You might want to cut a deal with the whole bed-making thing. That is about the age that I started wanting personal space, and it made me feel more like a member of the household (and thus more responsible) when I had a place of my own where there wern’t huge expectations put on me and where I wasn’t going to get in a fight regarding. It’s pretty common for parents of teenagers to let their kids maintain their room as they wish in exchange for helping out around the rest of the house.

I agree with the persistance of whatever discipline and reward system you use idea expressed earlier. I would like to add, however, that whenever possible you need to make the rewards or punishments as real world as possible. My point is that you want to teach him 1)that there are consequences for inappropriate behavior, and (perhaps most importantly) 2) these consequencenses are not merely “Mom’s whims”. Try to think about how his current behavior might manifest itself later in life (trouble at work, difficulty raising his own kids etc) and try to see what consequences he might suffer (loss of revenue and therefore owned property for instance). Then simply translate these consequences to his current age (loss of games and free time).

The point is that you have to make the reward or punishment relevant to his current age and situation. But you also have to make them relevant to his life after childhood. Once you make the connection between a consequence and his later life, you can explain the consequence to him in those terms.

Egad. Your son is my 33 yo boyfriend (minus the toilet issues). Please. please, please for the sake of your son’s future wife & kids nip this in the bud.

I can’t get my boyfriend to clean up after himself come hell of high water. He’s a fabulous man otherwise, but it pisses me off to no end to try to have to also be his mother.

I wish I had helpful advice other than a plea from the future. Good Luck!

You say cash doesn’t motivate him. I suspect that’s because he doesn’t have to buy anything. Have him start buying his own toys with money he earns both from these chores (that he should be doing anyway), as well as other jobs you create for him, like yardwork or such.

This is a good lesson in money as well.

Let him keep his room anyway he wants it; then he will have the control he wants in that area.

Draw the line at food and dirty dishes.

Not to blame the victim or anything, but maybe your husbands long hours are contributing to his defiance.

Maybe he and Dad could set aside a block of time for finishing the chores and then playing and hanging out. Even if he doesn’t finish his chores during the week to get more play time with Dad, doing chores together isn’t a bad way to spend time, as long as Dad doesn’t yell at him to do it right.

I am not a parent, but I may be able to identify a few things. Keep in mind that at his age, he is going to test his boundaries.

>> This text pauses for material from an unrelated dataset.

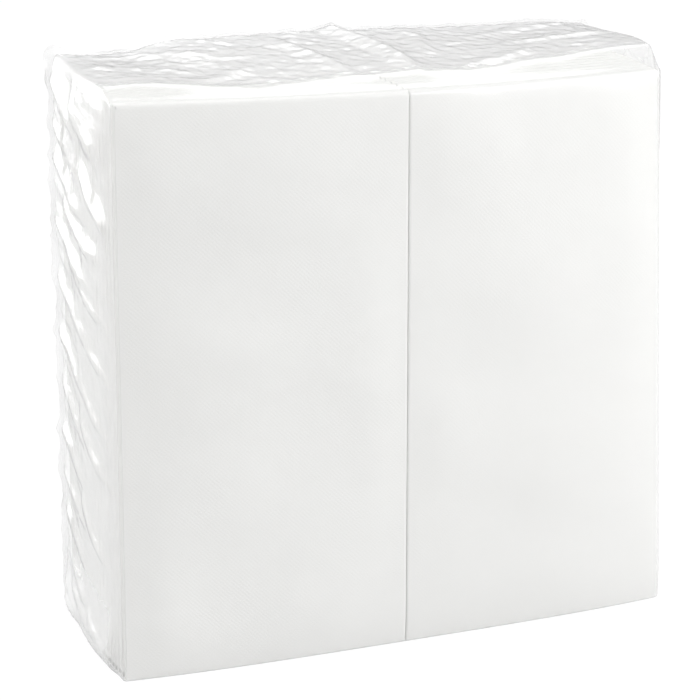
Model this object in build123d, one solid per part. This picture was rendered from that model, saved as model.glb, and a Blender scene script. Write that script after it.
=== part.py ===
from build123d import *
import math
import os

# A pack of folded paper dinner napkins in clear film, standing on its narrow edge.
# Millimetres. The origin is the middle of the base, +Z is up and the front looks along -Y.
# Two stacks stand side by side, left and right of X = 0. In each, the napkins lie one
# behind the other along Y. The double folds of both stacks meet in the middle, so the pack
# is thickest there, and most of all at the head, where the last crease goes across them.

# Paper. An open napkin is folded in half twice the same way and then once across.
sheet_width = 400.0  # four folded widths
sheet_length = 390.0  # two folded heights
leaf_thickness = 0.38  # one layer of soft, thick paper
leaf_gap = 0.05  # air between two layers at the free edges
foot_fold_gap = 0.11  # air between two layers at the folds, which spring open, at the foot
head_fold_gap = 0.23  # the same at the head
side_step = 1.5  # how far the inner free edge stops short of the outer one
end_step = 2.0  # how far the rear half stops short of the front half at the foot

# Stacks
napkins_in_stack = 20
napkin_gap = 0.08  # air between two napkins
stack_gap = 0.60  # air between the two stacks
head_lean = 6.7  # how much narrower the film draws the pack at the head, all on the right

# Film
film_thickness = 0.05
front_clearance = 0.40  # between film and napkins, front and back
side_clearance = 0.60
end_clearance = 0.40  # top and foot
edge_chamfer_share = 0.75  # of the room that the smallest clearances leave at a corner
side_pucker_height = 2.2  # how far a pucker stands out in the middle of a side
side_pucker_fall = 13.0  # how much lower a pucker ends at the front than at the rear
side_puckers = 16
crinkle_height = 1.5  # how far a crinkle of the top stands up
crinkle_columns = 7  # in each half of the top
smooth_strip = 11.0  # depth of the tight strip along the top's front edge

# Shares of the full pucker height and fall at each column of a side, from front to rear,
# and where the columns stand between the front edge and the back
side_column_shares = ((0.0, 0.0, 0.0), (0.40, 0.60, 0.40), (0.80, 1.0, 0.85), (1.0, 0.0, 1.0))
# The same for the rows of crinkles, from the smooth strip to the back: place, height
crinkle_row_shares = ((0.25, 1.0), (0.50, 0.8), (0.75, 1.0), (1.0, 0.0))

# The folded strip goes from the front foot up, over the crease in half an octagon and down to
# the rear foot. For each corner of that way: how far behind the napkin's middle plane and
# how far above the middle of the bend a layer lies, as shares of its depth from that plane
octagon_share = math.tan(math.pi / 8)
way_shares = ((-1, 0), (-1, octagon_share), (-octagon_share, 1),
              (octagon_share, 1), (1, octagon_share), (1, 0))

napkin_width = sheet_width / 4
napkin_height = sheet_length / 2
free_pitch = leaf_thickness + leaf_gap
free_depth = 2 * (leaf_thickness + 3 * free_pitch) + leaf_gap
stack_foot = film_thickness + end_clearance
film_half_width = napkin_width + stack_gap / 2 + side_clearance + film_thickness
film_height = napkin_height + 2 * (end_clearance + film_thickness)
edge_chamfer = edge_chamfer_share * 2 * min(front_clearance, side_clearance, end_clearance)


def fold_pitch(rise):
    # From one layer to the next at the folds. The rise is 0 at the foot and 1 at the crease.
    return leaf_thickness + foot_fold_gap + rise * (head_fold_gap - foot_fold_gap)


def fold_depth(rise):
    return 2 * (leaf_thickness + 3 * fold_pitch(rise)) + leaf_gap


crease_height = napkin_height - fold_depth(1) / 2


def taper(rise):
    # The angle between a napkin's front and its back, seen from above
    return 2 * math.atan((fold_depth(rise) - free_depth) / 2 / napkin_width)


def seam_pitch(rise):
    return fold_depth(rise) + napkin_gap


def lean(x, z):
    # How far the film draws a place to the left
    return head_lean * (x + film_half_width) / (2 * film_half_width) * z / film_height


def ribbon(route, thickness):
    # The outline of a flat strip that follows a route of points, with mitred corners
    near, far = [], []
    for place, point in enumerate(route):
        before = route[max(place - 1, 0)]
        after = route[min(place + 1, len(route) - 1)]
        way_in = (point - before).normalized() if place else (after - point).normalized()
        way_out = (after - point).normalized() if after != point else way_in
        mean_way = (way_in + way_out).normalized()
        across = Vector(-mean_way.Y, mean_way.X) * (thickness / 2 / mean_way.dot(way_in))
        near.append(point + across)
        far.append(point - across)
    return near + far[::-1]


def fold_section(rise):
    # The four layers of a strip folded twice the same way, as an outline of X and depth from
    # the napkin's middle plane. The two folds at X = 0 lie one in the other, and the first
    # fold is at the far side with the free edges. The innermost layer runs along X, and the
    # others fan out from it towards the folds.
    pitch = fold_pitch(rise)
    left = leaf_thickness / 2
    right = napkin_width - leaf_thickness / 2
    inner = (leaf_thickness + leaf_gap) / 2
    return ribbon([
        Vector(napkin_width, inner),
        Vector(left, inner),
        Vector(left, inner + 3 * pitch),
        Vector(right, inner + 3 * free_pitch),
        Vector(right, inner + 2 * free_pitch),
        Vector(left + pitch, inner + 2 * pitch),
        Vector(left + pitch, inner + pitch),
        Vector(napkin_width - side_step, inner + free_pitch),
    ], leaf_thickness)


def placed_section(side, steps, base, back, up):
    # The points of one section of a folded strip in its place. The napkin is turned about its
    # folded edge, so the stack fans out towards the seam.
    rise = base / crease_height
    turn = -steps * taper(rise)
    points = []
    for point in fold_section(rise):
        depth = back * point.Y
        x = side * (point.X * math.cos(turn) - depth * math.sin(turn) + stack_gap / 2)
        y = point.X * math.sin(turn) + depth * math.cos(turn) + steps * seam_pitch(rise)
        points.append((x - lean(x, base + stack_foot), y, base + up * point.Y + stack_foot))
    return points


def folded_napkin(side, steps):
    # side is -1 in the left stack and 1 in the right one, and steps is the number of napkins
    # from the middle of the stack
    bases = [0] + [crease_height] * (len(way_shares) - 2) + [end_step]
    sections = [placed_section(side, steps, base, back, up)
                for base, (back, up) in zip(bases, way_shares)]
    faces = [polygon(sections[0]), polygon(sections[-1])]
    for low, high in zip(sections, sections[1:]):
        for cell in zip(low, low[1:] + low[:1], high[1:] + high[:1], high):
            faces += fan(from_outer_foot(cell))
    return Solid(Shell(faces))


def from_outer_foot(cell):
    # The corners in turn from the lowest one farthest out. Every layer of the pack is parted
    # from there to the seam's head, so they all lie one on the other.
    start = max(range(len(cell)), key=lambda corner: abs(cell[corner][0]) / napkin_width
                - cell[corner][2] / napkin_height)
    return cell[start:] + cell[:start]


def napkins():
    # Every napkin by name, the front one of each stack first
    places = {}
    for row in range(napkins_in_stack):
        steps = row - (napkins_in_stack - 1) / 2
        for side, word in ((-1, "left"), (1, "right")):
            places[f"{word}_napkin_{row + 1:02d}"] = folded_napkin(side, steps)
    return places


def polygon(points):
    return Face(Wire.make_polygon([Vector(*point) for point in points], close=True))


def fan(points):
    # Triangles from the first point to each pair of neighbours among the others
    return [polygon((points[0], near, far)) for near, far in zip(points[1:], points[2:])]


def facets(rows):
    # Two triangles for each cell of a grid of points, given as rows of equal length
    made = []
    for low, high in zip(rows, rows[1:]):
        for a, b, c, d in zip(low, low[1:], high[1:], high):
            made += fan((a, b, c, d))
    return made


def film_reach(x, z, inset):
    # Half the film's depth at a place of the face
    rise = (z - stack_foot) / crease_height
    seam = napkins_in_stack / 2 * seam_pitch(rise) + front_clearance + film_thickness
    return seam - inset - math.tan(napkins_in_stack / 2 * taper(rise)) * abs(x)


def drawn_in(x, y, z):
    return x - lean(x, z), y, z


def film_side(direction, inset, foot, head):
    # Columns of points up one side, from front to rear. Every second point stands out as
    # the crest of a pucker, and the crests rise towards the rear.
    half_width = film_half_width - inset
    steps = 2 * side_puckers
    columns = []
    for place_share, height_share, rise_share in side_column_shares:
        column = []
        for step in range(steps + 1):
            share = step / steps
            bow = 4 * share * (1 - share)
            uneven = 0.75 + 0.25 * math.sin(2.4 * step)
            x = half_width + (step % 2) * uneven * height_share * side_pucker_height
            z = foot + share * (head - foot) + rise_share * side_pucker_fall * bow
            front = edge_chamfer - film_reach(half_width - edge_chamfer, z, inset)
            y = front + place_share * (film_reach(x, z, inset) - front)
            column.append(drawn_in(direction * x, y, z))
        columns.append(column)
    return columns


def film_top(half_width, inset, head):
    # Rows of points across the top, from front to back, with the crinkles in a scale pattern
    places = [(0, 0, 0), (1, 0, 0)]
    places += [(1, share, height_share) for share, height_share in crinkle_row_shares]
    columns = 2 * crinkle_columns
    rows = []
    for row, (strips, share, height_share) in enumerate(places):
        points = []
        for column in range(columns + 1):
            inner = 0 < column < columns
            uneven = 0.7 + 0.3 * math.sin(1.9 * column + 2.6 * row)
            lift = inner * ((column + row) % 2) * uneven * height_share * crinkle_height
            x = half_width * (column / crinkle_columns - 1)
            reach = film_reach(x, head, inset)
            start = edge_chamfer - reach + strips * smooth_strip
            points.append(drawn_in(x, start + share * (reach - start), head + lift))
        rows.append(points)
    return rows


def film_skin(inset):
    # The closed surface of the film, drawn in from its outer face by inset. The front, the
    # back and their edges are in two halves, which meet in the seam at X = 0. Each is pulled
    # tight from the seam's head to the foot of the outer edge.
    foot, head = inset, film_height - inset
    low, high = foot + edge_chamfer, head - edge_chamfer
    width = film_half_width - inset - edge_chamfer

    def at(x, z, facing, back_off=0):
        # A point of the front or the back, or one that is back_off inside of it
        return drawn_in(x, facing * (film_reach(x, z, inset) - back_off), z)

    top = film_top(width, inset, head)
    middle = crinkle_columns
    faces = facets(top)
    faces.append(polygon([at(x, foot, facing, back_off) for x, facing, back_off in (
        (-width, -1, edge_chamfer), (0, -1, edge_chamfer), (width, -1, edge_chamfer),
        (width, 1, 0), (0, 1, 0), (-width, 1, 0))]))
    for direction, half in ((-1, slice(middle, None, -1)), (1, slice(middle, None))):
        side = film_side(direction, inset, low, high)
        x = direction * width
        front_edge, rear_edge = top[0][half], top[-1][half]
        front_foot, rear_foot = at(x, foot, -1, edge_chamfer), at(x, foot, 1)
        seam_low, low_corner = at(0, low, -1), at(x, low, -1)
        seam_high, high_corner = at(0, high, -1), at(x, high, -1)

        faces += fan([seam_high, seam_low, low_corner, high_corner])
        faces += fan([front_foot, at(0, foot, -1, edge_chamfer), seam_low, low_corner])
        faces += fan([high_corner, seam_high] + front_edge)
        faces += fan([high_corner, low_corner] + side[0])
        faces += fan([front_foot, low_corner, side[0][0]])
        faces += fan([front_edge[-1], high_corner, side[0][-1]])
        faces.append(polygon([rear_foot, front_foot] + [column[0] for column in side]))
        faces.append(polygon([row[half][-1] for row in top]
                             + [column[-1] for column in reversed(side)]))
        faces += facets(side)
        faces += fan([rear_edge[0], at(0, foot, 1), rear_foot] + side[-1])
        faces += fan([side[-1][-1]] + rear_edge[::-1])
    return Solid(Shell(faces))


def film_wrap():
    return film_skin(0) - film_skin(film_thickness)


os.makedirs("parts", exist_ok=True)
pieces = {"film_wrap": film_wrap(), **napkins()}
for name, shape in pieces.items():
    export_step(shape, f"parts/{name}.step")
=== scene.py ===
import bpy
import math
import numpy as np
from mathutils import Matrix, Vector


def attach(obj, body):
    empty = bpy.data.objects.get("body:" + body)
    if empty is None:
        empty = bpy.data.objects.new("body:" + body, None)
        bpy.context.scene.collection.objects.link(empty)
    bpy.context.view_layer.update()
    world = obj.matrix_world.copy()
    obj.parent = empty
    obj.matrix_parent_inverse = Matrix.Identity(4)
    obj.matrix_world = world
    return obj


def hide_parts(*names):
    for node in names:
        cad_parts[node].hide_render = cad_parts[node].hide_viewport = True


# A sealed pack of folded paper dinner napkins, two stacks side by side in clear film. Napkins and
# film are worked out as an evenly built pack, and settle() gives them the pack's uneven real shape.

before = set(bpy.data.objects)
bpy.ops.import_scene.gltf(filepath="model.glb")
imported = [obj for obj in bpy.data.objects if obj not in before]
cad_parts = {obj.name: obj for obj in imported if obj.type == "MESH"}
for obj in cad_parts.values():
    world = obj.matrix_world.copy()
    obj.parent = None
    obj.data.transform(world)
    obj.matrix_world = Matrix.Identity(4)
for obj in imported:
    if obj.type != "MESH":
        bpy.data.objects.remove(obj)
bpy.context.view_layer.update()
mm = 0.001
print("frame loaded:", len(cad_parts), "nodes")

# The built pack, as in the CAD, and how far the real one has settled from it
pack = {
    "halfWidth": 100.95 * mm,   # to the outside of the film
    "height": 195.9 * mm,
    "seamHalfDepth": 42.35 * mm,
    "edgeHalfDepth": 35.1 * mm, # at the outer edges
    "crownFoot": 3.5 * mm,      # how far the face stands proud at the seam, low down
    "crownHead": 10.4 * mm,     # and at the head
    "archFoot": 3.5,            # power of the arch: high is flat with round ends
    "archHead": 2.0,
    "lean": 6.7 * mm,           # how much narrower the pack is at the head, all on the right
    "headDrop": 1.2 * mm,       # how much lower the head is in front, on the left
    "headDropRight": 3.2 * mm,  # and on the right
    "footTuck": 0.9 * mm,       # how far the faces draw in at the foot
    "footTuckHeight": 14 * mm,
    "rearPull": 0.036,          # share by which the rear is narrower
    "rearStart": -0.3,          # where that starts, as a share of half the depth
    "pillow": 0.9 * mm,         # how far the faces swell, unevenly
    "pillowLength": 60 * mm,
    "pillowSeed": 5,
    "wave": 0.06 * mm,          # height of the faint level waves of the faces
    "waveLength": 17 * mm,
    "waveDrawn": 0.35,          # how level the waves lie: 0 is wholly level
    "waveSeed": 8,
    "stillSide": 0.15,          # share of the half width over which both die out at the sides
    "stillEnd": 0.1,            # and of the height, at the head and the foot
}


def smoothStep(value, low, high):
    # 0 below low, 1 above high, and 3t^2 - 2t^3 between them
    t = np.clip((value - low) / (high - low), 0, 1)
    return t * t * (3 - 2 * t)


def builtReach(x):
    # Half the depth of the evenly built pack: it falls in a straight line from the seam outwards
    fall = (pack["seamHalfDepth"] - pack["edgeHalfDepth"]) / pack["halfWidth"]
    return pack["seamHalfDepth"] - fall * np.abs(x)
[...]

If there are no consequences to his actions, it’s hard for him to learn what he can and cannot do. Explain why certain things are acceptable, and some are not. Explain his responsibility as a member of the family, and do not forget to explain your responsibility, as well as his father’s. He needs to understand that everyone in the household contributes.

He first needs to understand that he must contribute to the family.

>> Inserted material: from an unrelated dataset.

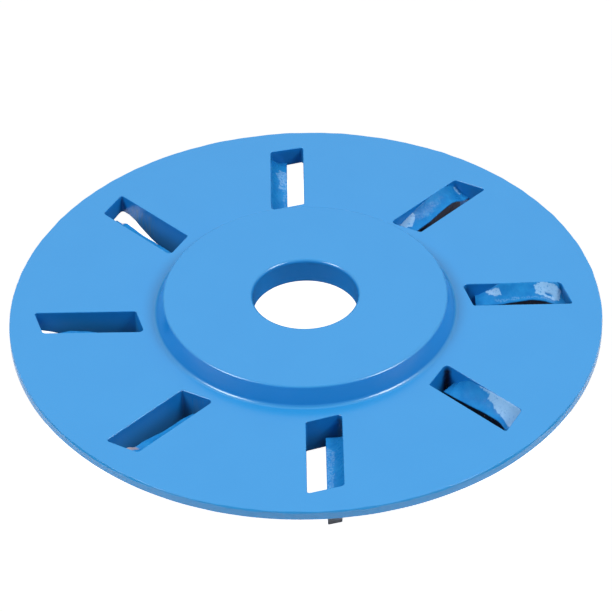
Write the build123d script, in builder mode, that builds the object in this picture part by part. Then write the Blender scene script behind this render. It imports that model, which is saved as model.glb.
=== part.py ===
from build123d import *
import os
from math import radians, tan

# Wood carving disc for an angle grinder: a slotted steel disc with eight brazed carbide tips.
#
# Frame: Z is the spindle axis and +Z points to the grinder. The origin is on that axis, level
# with the plate's top face, inside the arbor bore. Seen from above the disc turns clockwise.
# All sizes are in millimetres.

# Plate: flat on top, and below a flat annulus that a cone thins out towards the rim
disc_radius = 45.0
rim_thickness = 1.5
rim_rounding = 0.15
plate_thickness = 5.75
cone_start_radius = 33.5
cone_start_rounding = 15.0

# Raised hub on the grinder's side: its wall leans inwards, and the arbor bore goes through its web
hub_top_radius = 21.5
hub_base_radius = 22.75
hub_height = 2.9
hub_edge_rounding = 0.4
hub_base_fillet = 0.75
bore_radius = 8.0
bore_rounding = 0.5
web_thickness = 4.3

# Recess on the working side that takes the grinder's lock nut
recess_radius = 18.0
recess_corner_fillet = 0.6
recess_mouth_chamfer = 0.4

# Slots: the leading side lies on a radius, and both ends are skewed
slot_count = 8
first_slot_angle = -90.0
slot_lead_offset = -0.1
slot_trail_offset = 5.0
slot_inner_radius = 25.95
slot_length = 15.05
slot_end_skew = 16.0
slot_corner_radius = 0.6
slot_edge_rounding = 0.18

# Carbide tips: flat square-ended blocks that stand against each slot's trailing wall
tip_thickness = 2.1
tip_length = 13.0
tip_inner_end = 26.45
tip_top = -2.8
tip_edge = -7.8
tip_relief_angle = 14.0
tip_edge_chamfer = 0.12

# Braze: a thin layer behind each tip, and above it a hollow fillet from the wall to the tip's top
braze_thickness = 0.3
bead_top = -0.35
bead_front_height = 1.2
bead_hollow = 0.3
bead_end_slope = 1.7

# Heights and offsets that follow from the sizes above
hub_top = hub_height
recess_floor = hub_height - web_thickness
underside = -plate_thickness
skew_slope = tan(radians(slot_end_skew))
tip_back_offset = slot_trail_offset - braze_thickness
tip_front_offset = tip_back_offset - tip_thickness
tip_back_edge = tip_edge + tip_thickness * tan(radians(tip_relief_angle))
tip_outer_end = tip_inner_end + tip_length
bead_front_top = tip_top + bead_front_height


def slot_end(radius, offset):
    """Point of a slot's skewed end line: its distance from the axis and its offset sideways."""
    return (radius - offset * skew_slope, offset)


slot_outer_radius = slot_inner_radius + slot_length
slot_corners = [
    slot_end(slot_inner_radius, slot_lead_offset),
    slot_end(slot_outer_radius, slot_lead_offset),
    slot_end(slot_outer_radius, slot_trail_offset),
    slot_end(slot_inner_radius, slot_trail_offset),
]

# Outline of the turned blank from the bore to the rim, as distance from the axis and height
blank_section = [
    (bore_radius, hub_top),
    (hub_top_radius, hub_top),
    (hub_base_radius, 0.0),
    (disc_radius, 0.0),
    (disc_radius, -rim_thickness),
    (cone_start_radius, underside),
    (recess_radius, underside),
    (recess_radius, recess_floor),
    (bore_radius, recess_floor),
]

# Cutting prisms that pass right through the disc start this far above it
clear_of_disc = 10.0
# Edges this close to a plane lie on it
plane_tolerance = 0.001

os.makedirs("parts", exist_ok=True)

# ---------------------------------------------------------------- disc body
with BuildPart() as disc_body:
    with BuildSketch(Plane.XZ) as turned_section:
        with BuildLine():
            Polyline(*blank_section, close=True)
        make_face()
        corners = turned_section.vertices()
        at_hub_top = corners.group_by(Axis.Y)[-1]
        at_floor = corners.filter_by_position(Axis.Y, recess_floor, recess_floor)
        at_plate_top = corners.filter_by_position(Axis.Y, 0.0, 0.0)
        at_underside = corners.group_by(Axis.Y)[0]
        at_rim = corners.group_by(Axis.X)[-1]
        fillet(at_hub_top.sort_by(Axis.X)[-1], hub_edge_rounding)
        fillet([at_hub_top.sort_by(Axis.X)[0], at_floor.sort_by(Axis.X)[0]], bore_rounding)
        fillet(at_plate_top.sort_by(Axis.X)[0], hub_base_fillet)
        fillet(at_floor.sort_by(Axis.X)[-1], recess_corner_fillet)
        fillet(at_underside.sort_by(Axis.X)[-1], cone_start_rounding)
        chamfer(at_underside.sort_by(Axis.X)[0], recess_mouth_chamfer)
        fillet(at_rim, rim_rounding)
    revolve(axis=Axis.Z)

    with BuildSketch(Plane.XY.offset(clear_of_disc)):
        with PolarLocations(0, slot_count, start_angle=first_slot_angle):
            Polygon(*slot_corners, align=None)
        fillet(vertices(), slot_corner_radius)
    extrude(amount=-2 * clear_of_disc, mode=Mode.SUBTRACT)

    top_edges = edges().filter_by_position(Axis.Z, -plane_tolerance, plane_tolerance)
    slot_edges = top_edges.filter_by(lambda edge: edge.length < 2 * slot_length)
    fillet(slot_edges, slot_edge_rounding)

disc_body.part.label = "disc_body"
export_step(disc_body.part, "parts/disc_body.step")

# ---------------------------------------------------------------- tips and braze beads
for number in range(1, slot_count + 1):
    slot_angle = first_slot_angle + (number - 1) * 360.0 / slot_count
    slot_plane = Plane.XY.rotated((0, 0, slot_angle))
    # Across a slot: local x runs sideways over the slot, local y is up
    across_slot = Plane(origin=(0, 0, 0), x_dir=slot_plane.y_dir, z_dir=slot_plane.x_dir)
    # Along a slot: local x runs outwards from the axis, local y is up
    along_slot = Plane(origin=(0, 0, 0), x_dir=slot_plane.x_dir, z_dir=-slot_plane.y_dir)

    with BuildPart() as carbide_tip:
        with BuildSketch(across_slot.offset(tip_inner_end)):
            Polygon(
                (tip_front_offset, tip_edge),
                (tip_back_offset, tip_back_edge),
                (tip_back_offset, tip_top),
                (tip_front_offset, tip_top),
                align=None,
            )
        extrude(amount=tip_length)
        chamfer(edges().filter_by(Axis.Z), tip_edge_chamfer)

    carbide_tip.part.label = f"carbide_tip_{number}"
    export_step(carbide_tip.part, f"parts/carbide_tip_{number}.step")

    with BuildPart() as braze_bead:
        # Section across the slot: the thin layer stands behind the tip, the fillet lies over it
        with BuildSketch(across_slot.offset(tip_inner_end)):
            with BuildLine():
                wall_line = Line((slot_trail_offset, underside), (slot_trail_offset, bead_top))
                hollow = SagittaArc(wall_line @ 1, (tip_front_offset, bead_front_top), bead_hollow)
                Polyline(
                    hollow @ 1,
                    (tip_front_offset, tip_top),
                    (tip_back_offset, tip_top),
                    (tip_back_offset, underside),
                    wall_line @ 0,
                )
            make_face()
        extrude(amount=tip_length)
        # Seen along the slot's width the fillet slopes down to both ends
        with BuildSketch(along_slot.offset(-clear_of_disc)):
            Polygon(
                (tip_inner_end, underside),
                (tip_inner_end, tip_top),
                (tip_inner_end + bead_end_slope, bead_top),
                (tip_outer_end - bead_end_slope, bead_top),
                (tip_outer_end, tip_top),
                (tip_outer_end, underside),
                align=None,
            )
        extrude(amount=2 * clear_of_disc, mode=Mode.INTERSECT)
        # The slot's rounded corners and the disc's tapered underside bound the thin layer
        with BuildSketch(slot_plane.offset(clear_of_disc)):
            Polygon(*slot_corners, align=None)
            fillet(vertices(), slot_corner_radius)
        extrude(amount=-2 * clear_of_disc, mode=Mode.INTERSECT)
        with BuildSketch(Plane.XZ):
            with BuildLine():
                Polyline(*blank_section, close=True)
            make_face()
        revolve(axis=Axis.Z, mode=Mode.INTERSECT)

    braze_bead.part.label = f"braze_bead_{number}"
    export_step(braze_bead.part, f"parts/braze_bead_{number}.step")
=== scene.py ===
"""Looks of the wood carving disc: painted steel body, brazed carbide tips and painted braze beads.

Lengths are in millimetres in this script and are turned into metres where a mesh, light or
camera is made. A place in a slot is given as s, the distance from the axis along the slot's own
radius, and o, the offset sideways from that radius, towards the slot's trailing wall.
"""

import math

import bpy
from mathutils import Matrix, Vector, noise
from mathutils.geometry import area_tri, delaunay_2d_cdt


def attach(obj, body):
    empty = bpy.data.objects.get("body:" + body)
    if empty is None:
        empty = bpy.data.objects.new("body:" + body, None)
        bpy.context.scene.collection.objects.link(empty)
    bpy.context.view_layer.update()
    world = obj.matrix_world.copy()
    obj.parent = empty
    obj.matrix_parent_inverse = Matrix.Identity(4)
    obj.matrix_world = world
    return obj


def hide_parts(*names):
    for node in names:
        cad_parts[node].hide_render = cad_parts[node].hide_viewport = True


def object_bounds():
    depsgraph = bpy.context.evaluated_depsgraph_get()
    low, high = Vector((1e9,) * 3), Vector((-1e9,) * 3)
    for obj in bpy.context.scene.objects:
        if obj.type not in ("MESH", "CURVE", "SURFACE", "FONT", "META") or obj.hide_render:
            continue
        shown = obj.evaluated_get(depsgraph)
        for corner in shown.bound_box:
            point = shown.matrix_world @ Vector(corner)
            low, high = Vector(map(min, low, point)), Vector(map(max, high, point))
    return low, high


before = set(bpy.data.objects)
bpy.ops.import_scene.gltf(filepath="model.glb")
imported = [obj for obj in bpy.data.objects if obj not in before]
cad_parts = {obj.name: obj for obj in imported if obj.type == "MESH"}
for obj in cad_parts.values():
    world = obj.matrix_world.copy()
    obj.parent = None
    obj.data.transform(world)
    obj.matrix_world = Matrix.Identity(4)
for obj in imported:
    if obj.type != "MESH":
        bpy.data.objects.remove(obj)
cad_low, cad_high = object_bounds()

MM = 0.001

# ---------------------------------------------------------------- sizes
DISC_RADIUS = cad_high.x / MM
HUB_TOP = cad_high.z / MM
TIP_EDGE = cad_low.z / MM

# Plate
RIM_THICKNESS = 1.5
PLATE_THICKNESS = 5.75
CONE_START_RADIUS = 33.5
CONE_SLOPE = (PLATE_THICKNESS - RIM_THICKNESS) / (DISC_RADIUS - CONE_START_RADIUS)
CONE_START_BLEND = 2.6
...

You mentioned that he was grounded, had his TV taken away, and his Gameboy? I’d say this is a problem right there. At age 11, why would he have a TV in the first place? Grounded, how can he be allowed to play outside unsupervised at all? And a gameboy? Sounds like he has several things that I would consider privileges, that can easily be taken away. You said that you allowed him to “earn” them back. How? I would think the earning process would take serious effort on his part. I hope after he pees on the toilet, and strews trash on the yard, that you didn’t allow him to “earn” his privileges back after a week or so of feigned good behavior.

He has to learn that there are worse things than losing your Gameboy or TV. I’m not talking physical punishment (that’s up to you to decide the efficacy of), but I am talking about taking a more serious avenue of discipline. TV? Gone until he’s 16. Video games? None, ever. Hell, you can even restrict his movement. Make him stand/sit in a corner from the time he comes home from school, till the time that he leaves for school. Make sure that he receives an adequate diet, but nothing above that. Bland food as much as possible, bedtime at 6pm. Not tired? Lay in bed without moving in the dark. For every time he talks back to you, you can increase the duration of his punishment by a month, or several months. Just take away every single thing in his life that isn’t a necessity.

I made the mistake of telling my mom a single lie when I was about 10 years old. I was grounded for 3 months. No TV, no playing outside, no anything pretty much.

Ideally, it wouldn’t get to this point. If you are able to communicate to him the importance of his participation in the family, I’d hope that he’d get the message. Some people just need a little more push to get that message.

Good luck. Be consistent with whatever method you choose.

I’d vote for the “stick” approach as well – you want to nudge your son into proper behavior with rewards and stuff, but sometimes the only answer is to put your foot down and start making threats.

And to take a page from even sven, you may want to sit down and have a heart-to-heart talk about the matter. Tell him you’re concerned, ask him why he’s behaving this way, and see if you can nudge him in a better direction.